Many of us probably remember Elderberry from our youth, possibly making Elderberry wine with the flowers or berries. There are between 5 and 30 species of this shrub or small tree. It is native to temperate to subtropical regions of both the Northern and Southern Hemisphere. Native species of Elderberry are often planted by people wishing to support native butterfly and bird species.

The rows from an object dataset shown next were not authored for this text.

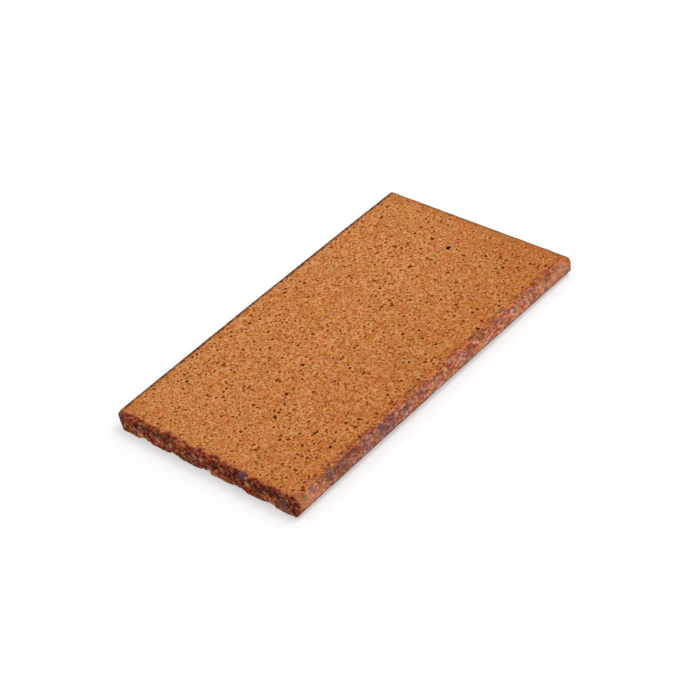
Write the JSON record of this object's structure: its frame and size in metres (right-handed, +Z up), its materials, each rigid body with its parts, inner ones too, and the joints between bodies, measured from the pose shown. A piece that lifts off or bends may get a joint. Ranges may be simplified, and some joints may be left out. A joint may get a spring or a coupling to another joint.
{
  "type": "exterior floor tile",
  "caption": "Rectangular exterior floor tile of extruded fired clay, with rounded long edges, square-cut ends and shallow keying grooves along its bed face.",
  "frame": {"origin": "middle of the bed face, at the centre of the bounding box's bottom", "axes": "+X along the tile and its extrusion, +Y across it, +Z up to the walking face"},
  "size_m": [0.245, 0.14, 0.013],
  "materials": {
    "fired_clay": "matt ochre-tan fired clay with dark specks; brick-red sides, darker torn ends"
  },
  "bodies": {
    "root": {"floor_tile": "fired_clay"}
  },
  "joints": []
}
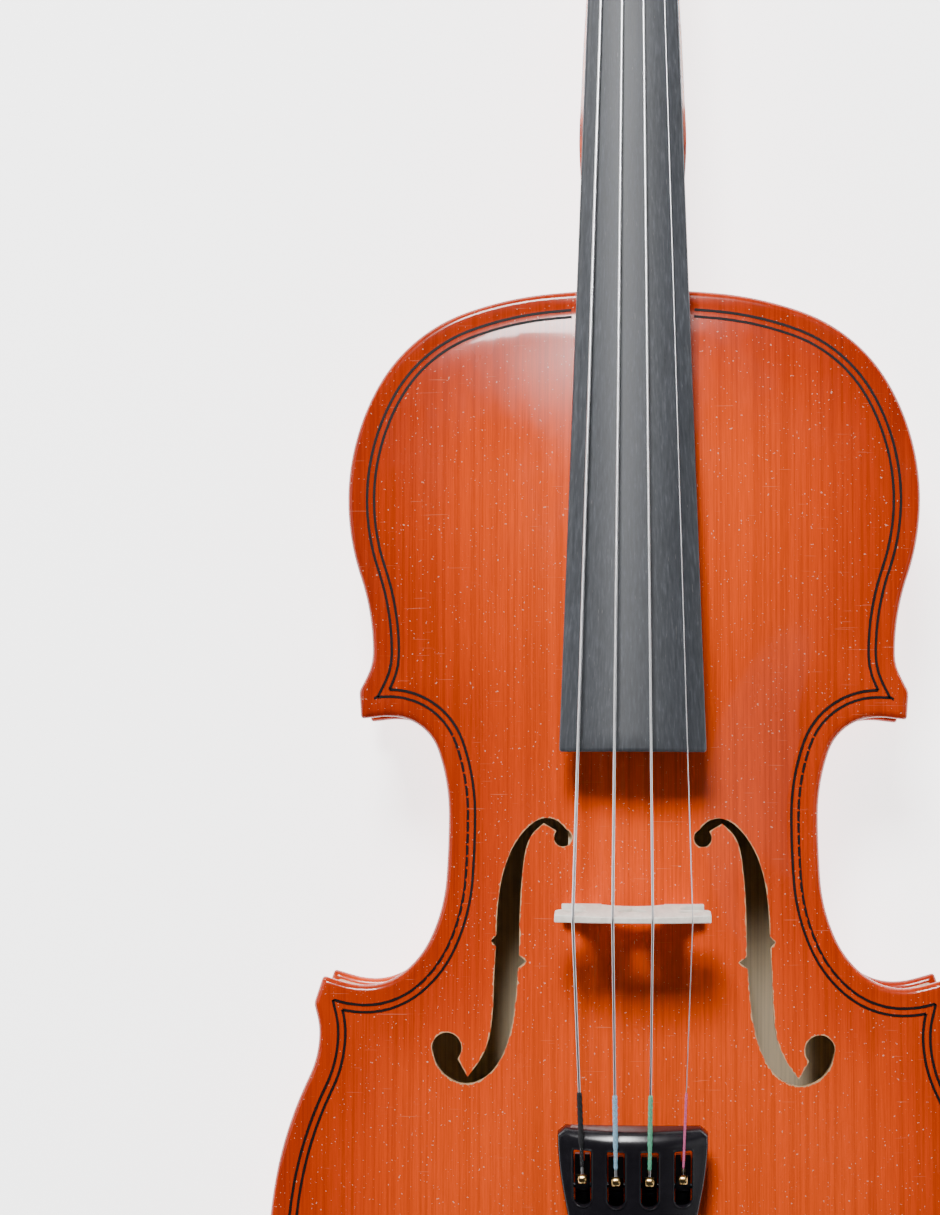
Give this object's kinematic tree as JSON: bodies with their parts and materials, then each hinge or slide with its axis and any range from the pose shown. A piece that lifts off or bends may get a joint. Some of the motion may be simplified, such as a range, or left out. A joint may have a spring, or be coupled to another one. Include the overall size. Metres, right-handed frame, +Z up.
{
  "type": "violin",
  "caption": "Four-string violin lying on its back: arched plates with sound holes, ribs, scrolled neck, pegs, bridge and tailpiece with fine tuners.",
  "frame": {"origin": "middle of the whole length and width, at the level of the lowest points of the back arch and scroll, on which the violin lies on its back", "axes": "+X towards the treble (E string) side, +Y along the neck towards the scroll, +Z up out of the top plate"},
  "size_m": [0.2136, 0.601, 0.0944],
  "materials": {
    "varnished_spruce": "glossy orange-red varnish over straight-grained spruce",
    "varnished_maple": "glossy red-brown varnish over flamed maple",
    "raw_spruce": "bare, planed",
    "blackened_board": "matt charcoal, fine lengthwise grain",
    "bare_maple": "bare, fine grain",
    "black_hardwood": "satin black, polished by hand",
    "black_plastic": "moulded, satin",
    "nickel": "bright nickel plate",
    "ball_brass": "plain turned brass",
    "string_metal": "fine flat winding",
    "black_nylon": "smooth drawn cord"
  },
  "bodies": {
    "root": {"top_plate": "varnished_spruce", "back_plate": "varnished_maple", "neck_and_scroll": "varnished_maple", "top_linings": "raw_spruce", "back_linings": "raw_spruce", "upper_block": "raw_spruce", "end_block": "raw_spruce", "corner_blocks": "raw_spruce", "bass_bar": "raw_spruce", "sound_post": "raw_spruce", "saddle": "black_hardwood", "end_button": "black_hardwood", "fingerboard": "blackened_board", "nut": "black_hardwood", "bridge": "bare_maple", "tailpiece": "black_plastic", "tail_gut": "black_nylon", "tail_gut_nuts": "ball_brass", "tuner_axle": "nickel", "rib_upper_left": "varnished_maple", "rib_upper_right": "varnished_maple", "rib_middle_left": "varnished_maple", "rib_middle_right": "varnished_maple", "rib_lower_left": "varnished_maple", "rib_lower_right": "varnished_maple", "string_g": "string_metal", "string_d": "string_metal", "string_a": "string_metal", "string_e": "string_metal"},
    "peg_g": {"peg_g": "black_hardwood", "winding_g": "string_metal"},
    "tuner_screw_g": {"tuner_screw_g": "nickel"},
    "tuner_lever_g": {"tuner_lever_g": "black_plastic", "ball_end_g": "ball_brass"},
    "peg_d": {"peg_d": "black_hardwood", "winding_d": "string_metal"},
    "tuner_screw_d": {"tuner_screw_d": "nickel"},
    "tuner_lever_d": {"tuner_lever_d": "black_plastic", "ball_end_d": "ball_brass"},
    "peg_a": {"peg_a": "black_hardwood", "winding_a": "string_metal"},
    "tuner_screw_a": {"tuner_screw_a": "nickel"},
    "tuner_lever_a": {"tuner_lever_a": "black_plastic", "ball_end_a": "ball_brass"},
    "peg_e": {"peg_e": "black_hardwood", "winding_e": "string_metal"},
    "tuner_screw_e": {"tuner_screw_e": "nickel"},
    "tuner_lever_e": {"tuner_lever_e": "black_plastic", "ball_end_e": "ball_brass"}
  },
  "joints": [
    {"name": "peg_g_turn", "type": "hinge", "parent": "root", "child": "peg_g", "pos_m": [0, 0.2125, 0.02979], "axis": [-1, 0, 0], "continuous": true},
    {"name": "tuner_screw_g_travel", "type": "slide", "parent": "root", "child": "tuner_screw_g", "axis": [0, 0.1847, -0.9828], "range_m": [0, 0.0025]},
    {"name": "tuner_lever_g_swing", "type": "hinge", "parent": "root", "child": "tuner_lever_g", "pos_m": [0, -0.19744, 0.06823], "axis": [1, 0, 0], "range_deg": [0, 13.1]},
    {"name": "peg_d_turn", "type": "hinge", "parent": "root", "child": "peg_d", "pos_m": [0, 0.2435, 0.02297], "axis": [-1, 0, 0], "continuous": true},
    {"name": "tuner_screw_d_travel", "type": "slide", "parent": "root", "child": "tuner_screw_d", "axis": [0, 0.1847, -0.9828], "range_m": [0, 0.0025]},
    {"name": "tuner_lever_d_swing", "type": "hinge", "parent": "root", "child": "tuner_lever_d", "pos_m": [0, -0.19744, 0.06823], "axis": [1, 0, 0], "range_deg": [0, 13.1]},
    {"name": "peg_a_turn", "type": "hinge", "parent": "root", "child": "peg_a", "pos_m": [0, 0.2575, 0.01989], "axis": [1, 0, 0], "continuous": true},
    {"name": "tuner_screw_a_travel", "type": "slide", "parent": "root", "child": "tuner_screw_a", "axis": [0, 0.1847, -0.9828], "range_m": [0, 0.0025]},
    {"name": "tuner_lever_a_swing", "type": "hinge", "parent": "root", "child": "tuner_lever_a", "pos_m": [0, -0.19744, 0.06823], "axis": [1, 0, 0], "range_deg": [0, 13.1]},
    {"name": "peg_e_turn", "type": "hinge", "parent": "root", "child": "peg_e", "pos_m": [0, 0.2265, 0.02671], "axis": [1, 0, 0], "continuous": true},
    {"name": "tuner_screw_e_travel", "type": "slide", "parent": "root", "child": "tuner_screw_e", "axis": [0, 0.1847, -0.9828], "range_m": [0, 0.0025]},
    {"name": "tuner_lever_e_swing", "type": "hinge", "parent": "root", "child": "tuner_lever_e", "pos_m": [0, -0.19744, 0.06823], "axis": [1, 0, 0], "range_deg": [0, 13.1]}
  ],
  "couplings": [
    {"joint": "tuner_lever_g_swing", "follows": "tuner_screw_g_travel", "rad_per_m": 90.909},
    {"joint": "tuner_lever_d_swing", "follows": "tuner_screw_d_travel", "rad_per_m": 90.909},
    {"joint": "tuner_lever_a_swing", "follows": "tuner_screw_a_travel", "rad_per_m": 90.909},
    {"joint": "tuner_lever_e_swing", "follows": "tuner_screw_e_travel", "rad_per_m": 90.909}
  ]
}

Ornamental varieties of Elderberry are grown in gardens for their showy flowers, fruits and lacy foliage. The Elderberry leaves are anything from 5-30cm long and have serrated edges. The Elderberry flowers appear in late spring and are white or cream coloured. Once the flowers have finished, clusters of small black, blue-black or red berries form. It comes from the Sambuca genus and it is mainly the fruit that is used in cooking and medicine, but the flowers also have various uses.

The flowers of Sambucus nigra are used to produce the popular Elderflower cordial. The French, Austrians and Central Europeans produce Elderflower syrup, commonly made from an extract of Elderflower blossoms, which is added to pancake (Palatschinken) mixes instead of blueberries. People throughout much of Central, Eastern, and Southeastern Europe use a similar method to make a syrup which is diluted with water and used as a drink. Based on this syrup, Fanta markets a soft drink variety called Shokata which is sold in 15 countries worldwide. In the United States, this French Elderflower syrup is used to make Elderflower marshmallows. St. Germain, a French liqueur, is made from Elderflowers. Hallands Fläder, a Swedish akvavit, is flavoured with Elderflowers. The Italian liqueur Sambuca is flavoured with oil obtained from the Elderflower.

Wines, cordials and marmalade have been produced from the Elderberry berries or flowers. Fruit pies and relishes are produced with these berries. In Italy (especially in Piedmont) and Germany, the umbels of the Elderberry are battered, fried and then served as a dessert or a sweet lunch with a sugar and cinnamon topping.

Black Elderberry has been used in medicine for hundreds of years including for flu, allergies and other respiratory illnesses. The Elderberry juices have been used as a gargle and even eye drops have been developed using concentrated Elderberry juices. However, the leaves, twigs, branches, seeds and roots contain a cyanide-induced glycoside, which can give rise to cyanide, so it is advisable not to consume large quantities of this part of the Elderberry, or to use the wood of the Elderberry for toys.